A la suite de cette lettre de deux pages écrites du front, figure le poème «Lou, mon étoile» (2 pages in-8), poème de 78 vers où se mêlent amour, érotisme, et réalité sombre de la guerre. Il fut publié pour la première fois dans «Ombre de mon amour» en 1947 aux pages 122 à 124.

«L'étoile nommée Lou est aussi belle, aussi voluptueuse qu'une jolie fille vicieuse... Ton royaume s'étend en plaines animées comme les oiseaux. En plaines mouvantes comme un régiment de fantassins nomades. Etoile Lou, beaux seins de neige rose. Petits nichons exquis de la douce nuit. Clitoris délectable de la brise embaumée d'avant l'aube... Mais cette nuit est si belle!... Je ne vois que l'étoile que j'aime. Elle est la splendeur du firmament. Et je ne vois qu'elle.
Elle est un petit trou charmant aux fesses des nuages. Elle est l'étoile des étoiles. Elle est l'étoile d'amour. Oh nuit, Oh nuit dure toujours ainsi. Mais voici les gerbes des obus en déroute qui me voilent mon étoile. Je baisse les yeux vers les ténèbres de ma forêt... Étoile Lou fait moi monter vers toi. Prends-moi dans ta splendeur. Que je sois ébloui et presque épouvanté. Que l'espace bleu se creuse à l'infini.

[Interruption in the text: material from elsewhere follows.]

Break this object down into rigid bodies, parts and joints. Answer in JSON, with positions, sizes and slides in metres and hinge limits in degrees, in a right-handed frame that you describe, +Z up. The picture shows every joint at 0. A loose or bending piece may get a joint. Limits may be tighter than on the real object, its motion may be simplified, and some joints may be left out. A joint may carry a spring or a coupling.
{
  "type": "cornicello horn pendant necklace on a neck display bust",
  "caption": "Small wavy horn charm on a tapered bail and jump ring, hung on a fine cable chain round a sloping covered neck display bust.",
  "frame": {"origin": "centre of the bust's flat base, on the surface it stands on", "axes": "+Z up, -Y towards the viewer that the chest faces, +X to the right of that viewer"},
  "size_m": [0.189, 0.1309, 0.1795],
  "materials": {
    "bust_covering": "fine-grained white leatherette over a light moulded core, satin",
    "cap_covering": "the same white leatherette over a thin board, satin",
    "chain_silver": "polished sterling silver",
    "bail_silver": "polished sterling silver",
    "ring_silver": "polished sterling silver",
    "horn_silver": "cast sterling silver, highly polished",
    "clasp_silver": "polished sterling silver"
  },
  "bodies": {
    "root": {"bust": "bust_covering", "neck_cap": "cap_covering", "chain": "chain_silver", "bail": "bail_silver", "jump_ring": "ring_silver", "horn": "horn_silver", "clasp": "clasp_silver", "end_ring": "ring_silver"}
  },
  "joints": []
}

Que l'horizon disparaisse. Que tous les astres grandissent. Et pour finir fait moi pénétrer dans ton paradis. Que j'éprouve une sensation de bien-être inouï. Que J'absorbe par toute ma chair, toute mon âme, ta lumière exquise. Oh mon paradis! Gui».
Apollinaire lui écrira tous les jours. La guerre fait rage, il pense à Lou.

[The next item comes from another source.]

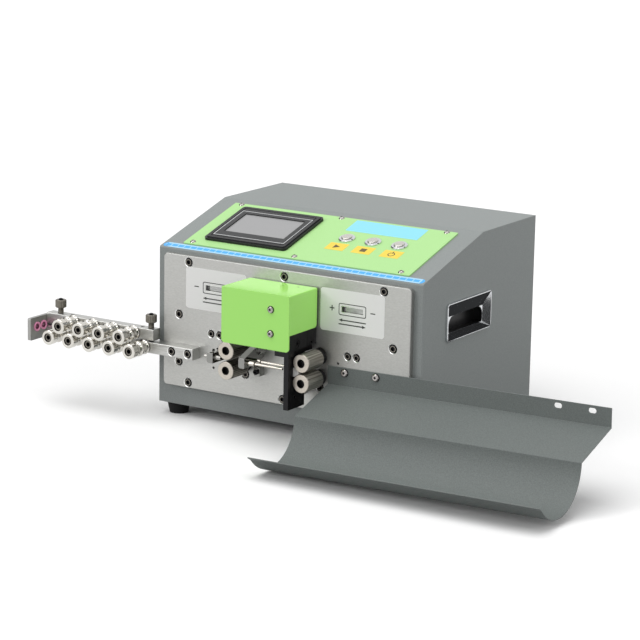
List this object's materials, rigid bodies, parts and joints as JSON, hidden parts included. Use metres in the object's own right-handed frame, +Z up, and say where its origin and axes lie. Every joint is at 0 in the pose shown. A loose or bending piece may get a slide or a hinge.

Il va continuer à lui écrire jusqu'au 16 janvier 1916. Progressivement les lettres s'espaceront.

La relation entre Lou et Apollinaire sera moins passionnée depuis la rencontre de Marseille le 28 mars 1915.

Madeleine va remplacer Lou. Ils se rencontreront une dernière fois, fortuitement en 1917 à Paris Place de l'Opéra.
L'une des plus belles lettres d'Apollinaire à Lou.